Jesus erstwhile adversaries—the mockable ‘Pharisees and scribes’—seemed incapable of recognizing that the perk of respectability out to have been parked far down on the list of graded priorities. So deep was their confusion that they mistook the stream of sinners to Jesus’ side as an affront to propriety. They should have welcomed it as the best of news:

Now all the tax collectors and sinners were coming near to listen to Jesus. And the Pharisees and the scribes were grumbling and saying, “This fellow welcomes sinners and eats with them.” So he told them this parable: “Which one of you, having a hundred sheep and losing one of them, does not leave the ninety-nine in the wilderness and go after the one that is lost until he finds it? When he has found it, he lays it on his shoulders and rejoices. And when he comes home, he calls together his friends and neighbors, saying to them, ‘Rejoice with me, for I have found my sheep that was lost.’ Just so, I tell you, there will be more joy in heaven over one sinner who repents than over ninety-nine righteous persons who need no repentance. “Or what woman having ten silver coins, if she loses one of them, does not light a lamp, sweep the house, and search carefully until she finds it? When she has found it, she calls together her friends and neighbors, saying, ‘Rejoice with me, for I have found the coin that I had lost.’ Just so, I tell you, there is joy in the presence of the angels of God over one sinner who repents.

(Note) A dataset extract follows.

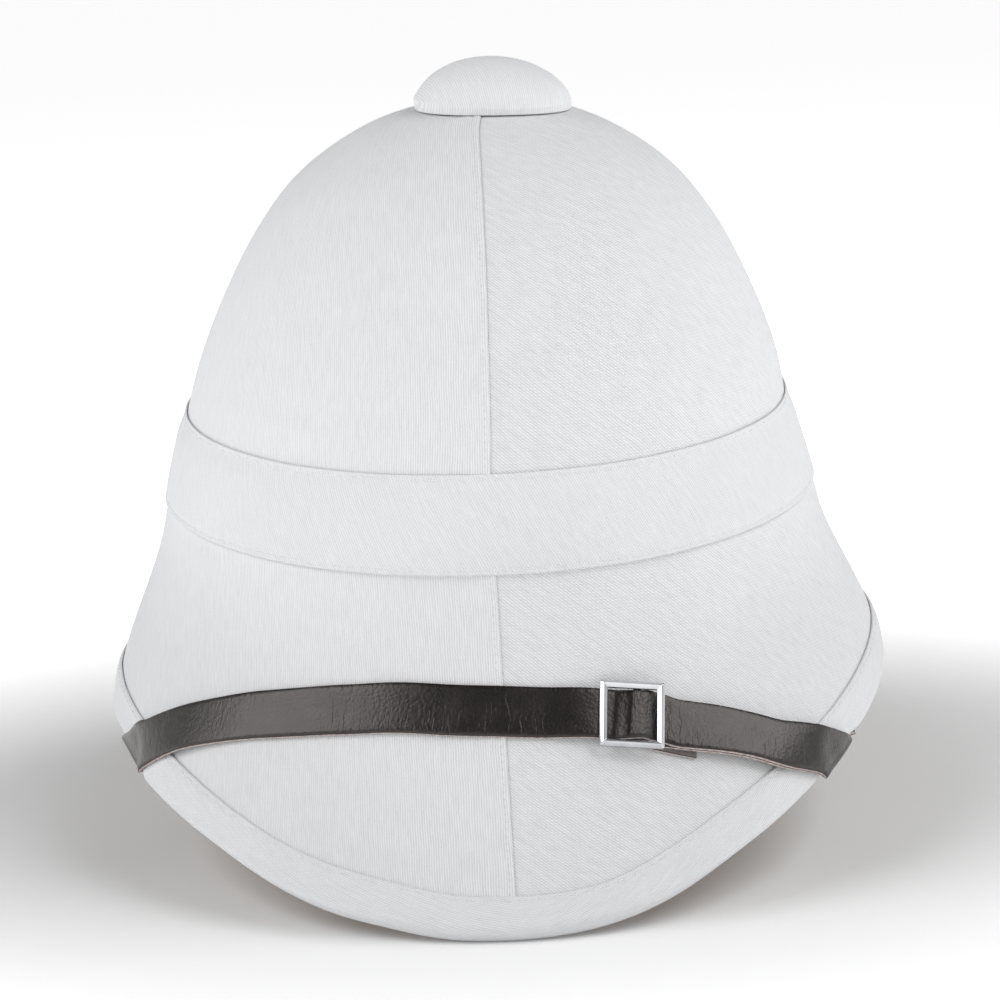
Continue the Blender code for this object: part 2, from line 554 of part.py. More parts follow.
def make_buckle():
    """A square frame with a ridge along each bar, and a middle bar cranked down behind it."""
    spots = strap_space([SLIDE, SLIDE + 1], 0.0, 0.0)
    up = unit(strap_space(SLIDE, 1.0, 0.0) - spots[0])
    normal = unit(np.cross(unit(spots[1] - spots[0]), up))
    axes = Matrix([list(np.cross(up, normal)), list(up), list(normal)]).transposed()
    turn = Matrix.Rotation(radians(SLIDE_TURN), 3, "Z") @ Matrix.Rotation(radians(-SLIDE_LIFT), 3, "Y")
    turn = np.array(axes @ turn)
    base = spots[0] + LEVEL_FRAME * normal

    def local(points):
        """Points of the frame's own flat space: along the strap, up and out from the frame's back."""
        return points @ turn.T + base

    length, height = BUCKLE_LENGTH / 2, BUCKLE_HEIGHT / 2
    section = [(0, 0.0), (0, BUCKLE_METAL - 0.6), (BUCKLE_BAR / 2, BUCKLE_METAL), (BUCKLE_BAR, BUCKLE_METAL - 0.6),
               (BUCKLE_BAR, 0.0)]
    corners = [(1, 1), (-1, 1), (-1, -1), (1, -1)]
    sections = np.array([[((length - i) * a, (height - i) * b, z) for i, z in section] for a, b in corners])
    frame = sweep("strap_buckle", local(sections), True)
    bar, reach, end = MIDDLE_BAR_WIDTH / 2, STRAP_WIDTH / 2 + GAP, height - 0.4
    low, high = LEVEL_BAR - LEVEL_FRAME, LEVEL_BAR - LEVEL_FRAME + MIDDLE_BAR
    profile = [(-end, low), (end, low), (end, 0.5), (reach, 0.5), (reach, high), (-reach, high), (-reach, 0.5),
               (-end, 0.5)]
    sides = np.array([[(side * bar, v, z) for v, z in profile] for side in (-1, 1)])
    join(frame, sweep("middle_bar", local(sides), False))
    return frame


def make_stud(side, straps):
    """A plain stud that holds the strap's hidden ends and stands in a blind hole of the shell."""
    place = END_TO_STUD if side == "left" else ROUTE[0][-1] - END_TO_STUD
    spots = strap_space([place, place + 1], 0.0, 0.0)
    up = unit(strap_space(place, 1.0, 0.0) - spots[0])
    inward = unit(np.cross(unit(spots[1] - spots[0]), up))
    turn = np.array(Vector(inward).to_track_quat("Z", "Y").to_matrix())

    def place_points(points):
        return points @ turn.T + spots[0]

    wall = -BIND - (INSIDE_SEAT - STRAP_SEAT)       # the shell's inner face, from the strap's zero height
    over = 0.4 + (STRAP_SEAT + STRAP if side == "left" else LEVEL_TOP - LEVEL_TAIL_ROOM + STRAP)
    foot = wall - STUD_DEPTH
    profile = [(0, foot), (STUD_POST, foot), (STUD_POST, over + GAP), (STUD_RADIUS, over + GAP),
               (STUD_RADIUS, over + GAP + STUD_HEAD * 0.6), (STUD_RADIUS * 0.7, over + GAP + STUD_HEAD),
               (0, over + GAP + STUD_HEAD)]
    hole = [(0, foot - GAP), (STUD_POST + GAP, foot - GAP), (STUD_POST + GAP, over + 3.0), (0, over + 3.0)]
    for piece in [shell] + straps[:1 if side == "left" else 2]:
        cut(piece, turned("hole", hole, 10, place_points))
    return turned("anchor_" + side, profile, 12, place_points)


# ---- Assembly ------------------------------------------------------------------------------------
for old in list(bpy.data.objects):
    bpy.data.objects.remove(old)

helmet = bpy.data.objects.new("helmet", None)
bpy.context.scene.collection.objects.link(helmet)

rough, outside_points = binding_sections()
rest_tilt, rest_place = find_rest(rough.reshape(-1, 3))
binding = sweep("edge_binding", press_flat(rough, outside_points, rest_tilt, rest_place[2]), True)
shell = make_shell()
left = make_cover("cover_left", -180, 0, -SEAM_GAP / 2)
right = make_cover("cover_right", 0, 180, SEAM_GAP / 2)
band = make_band()
button = make_button()
ROUTE = strap_route()
SLIDE = np.interp(radians(SLIDE_ANGLE), ROUTE[1], ROUTE[0])
strap, strap_back, buckle, studs = make_straps()

finish([shell], "pressed_cork", (0.62, 0.55, 0.42), 0.9)
finish([left, right, band, binding, button], "white_cloth", (0.86, 0.86, 0.86), 0.85)
finish([strap, strap_back], "black_leather", (0.03, 0.027, 0.025), 0.4)
finish([buckle] + studs, "bright_metal", (0.8, 0.8, 0.82), 0.25, 1.0)

helmet.rotation_euler.x = rest_tilt
helmet.location = Vector(-rest_place * MM)
bpy.context.view_layer.update()
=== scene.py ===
# %% [markdown]
# # A white pith helmet
# A sun helmet is a stiff hollow body of pressed cork. Two panels of white cotton twill cover it and meet in
# a seam at the front and the back. A folded band hides the foot of the dome, a bias strip binds the brim, a
# covered button closes the crown, and a leather chin strap with a metal slide is worn over the front.
#
# The pieces could be sculpted one by one. Here every surface is worked out with numpy from a few formulas
# instead, so that each piece lies exactly on the one below it and follows when a size changes.

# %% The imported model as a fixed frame
from math import cos, pi, radians, sin

import bpy
import numpy as np
from mathutils import Matrix, Vector


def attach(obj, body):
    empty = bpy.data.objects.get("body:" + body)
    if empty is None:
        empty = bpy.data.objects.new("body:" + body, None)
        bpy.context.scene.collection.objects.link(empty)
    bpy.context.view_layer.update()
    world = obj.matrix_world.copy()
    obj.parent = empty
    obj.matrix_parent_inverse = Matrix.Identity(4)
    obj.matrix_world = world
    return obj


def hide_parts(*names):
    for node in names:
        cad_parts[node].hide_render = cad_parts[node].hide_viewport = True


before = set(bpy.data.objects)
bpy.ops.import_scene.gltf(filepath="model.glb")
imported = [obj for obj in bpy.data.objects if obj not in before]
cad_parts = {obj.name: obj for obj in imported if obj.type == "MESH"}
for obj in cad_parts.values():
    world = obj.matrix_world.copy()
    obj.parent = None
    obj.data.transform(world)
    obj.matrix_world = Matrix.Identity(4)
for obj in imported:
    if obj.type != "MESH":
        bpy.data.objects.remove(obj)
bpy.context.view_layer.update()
print("CAD nodes:", ", ".join(sorted(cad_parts)))

# %% [markdown]
# ## The drawing frame
# The helmet is easiest to draw with its hat band level: +X to the viewer's right, -Y to the front, z = 0 at
# the foot of the dome, all in millimetres. Standing on a table it tips forward on its two peaks. Turning
# the objects would do that, but a finished piece has to lie unturned at the origin, so every finished point
# is turned and moved once, by `settle`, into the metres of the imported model.

# %% From the level drawing to the table
MM = 0.001
REST_TILT = radians(4.9021)
REST_PLACE = np.array([-0.010, 14.921, -95.406])


def settle(points):
    """Turns points about X by the rest tilt, then puts the footprint's middle at the origin, in metres."""
    turn = np.array(Matrix.Rotation(REST_TILT, 3, "X"))
    return (np.asarray(points, float) @ turn.T - REST_PLACE) * MM


print(f"the middle of the dome's foot stands {settle([[0, 0, 0]])[0, 2]:.3f} m over the table")

# %% [markdown]
# ## Curves and grids
# Smooth curves through a few rows of measurements keep the drawing short. The slopes of a Hermite curve
# come from the neighbouring chords, so it passes through every row without overshooting much.

# %% Smooth curves
def hermite(knots, values, at):
    """A cubic through rows of values: each slope is the mean of the chords on its two sides."""
    knots, values, at = np.asarray(knots, float), np.asarray(values, float), np.asarray(at, float)
    chords = np.diff(values, axis=0) / np.diff(knots)[:, None]
    slopes = np.vstack([chords[:1], (chords[1:] + chords[:-1]) / 2, chords[-1:]])
    i = np.clip(np.searchsorted(knots, at, side="right") - 1, 0, len(knots) - 2)
    step = knots[i + 1] - knots[i]
    t = ((at - knots[i]) / step)[..., None]
    step = step[..., None]
    return ((2 * t**3 - 3 * t**2 + 1) * values[i] + (t**3 - 2 * t**2 + t) * step * slopes[i]
            + (3 * t**2 - 2 * t**3) * values[i + 1] + (t**3 - t**2) * step * slopes[i + 1])


def ease(low, high, at):
    """0 below low, 1 above high, and 3t^2 - 2t^3 between them."""
    t = np.clip((np.asarray(at, float) - low) / (high - low), 0.0, 1.0)
    return t * t * (3 - 2 * t)


def unit(vectors):
    """Vectors divided by their own lengths."""
    return vectors / np.linalg.norm(vectors, axis=-1, keepdims=True)


def run_length(points, axis):
    """The distance walked along one axis of a grid of points, 0 at its start."""
    steps = np.linalg.norm(np.diff(points, axis=axis), axis=-1)
    start = np.zeros_like(np.take(steps, [0], axis=axis))
    return np.concatenate([start, np.cumsum(steps, axis=axis)], axis=axis)


print("ease from 0 to 1 at the quarters:", ease(0, 1, [0.25, 0.5, 0.75]))

# %% [markdown]
# ## One mesh maker for all the pieces
# Cloth, leather and metal here are all a closed section carried along a path. Blender's curves can carry a
# profile too, but they turn it as they like and have no true UVs. So one function turns a grid of points
# into a mesh. It closes the ends, gives the mesh its UVs in metres, and turns the faces outwards if the
# enclosed volume comes out negative.

# %% From points to an object
def mesh_piece(name, points, faces, uv=None, sharp=40.0):
    """An object from points in metres, quads as rows of four and UVs for each corner of each quad."""
    corners = points[faces[:, [0, 1, 2, 0, 2, 3]].reshape(-1, 3)]
    volume = np.einsum("ij,ij->i", corners[:, 0], np.cross(corners[:, 1], corners[:, 2])).sum()
    if volume < 0:
        faces = faces[:, ::-1]
        uv = None if uv is None else uv[:, ::-1]
    mesh = bpy.data.meshes.new(name)
    mesh.from_pydata(points, [], faces.tolist())
    if uv is not None:
        layer = mesh.uv_layers.new(name="weave")
        layer.data.foreach_set("uv", np.ascontiguousarray(uv, np.float32).ravel())
    mesh.shade_smooth()
    mesh.set_sharp_from_angle(angle=radians(sharp))
    mesh.validate()
    piece = bpy.data.objects.new(name, mesh)
    bpy.context.scene.collection.objects.link(piece)
    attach(piece, "root")
    print(f"{name}: {len(faces)} quads")
    return piece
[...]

Angels, who bear their own glory lightly, see the movement of sinners into Jesus’ company more clearly. They weep and shout with joy over each one who repents. Here below, distracted and numb, we worry over the untied shoelace, the body odor, or the sexual history of such people. We require a respectability before, say, an audience with Jesus is to be granted.

Heaven knows no such quibbles. Angels do not fret at such a time. They dance.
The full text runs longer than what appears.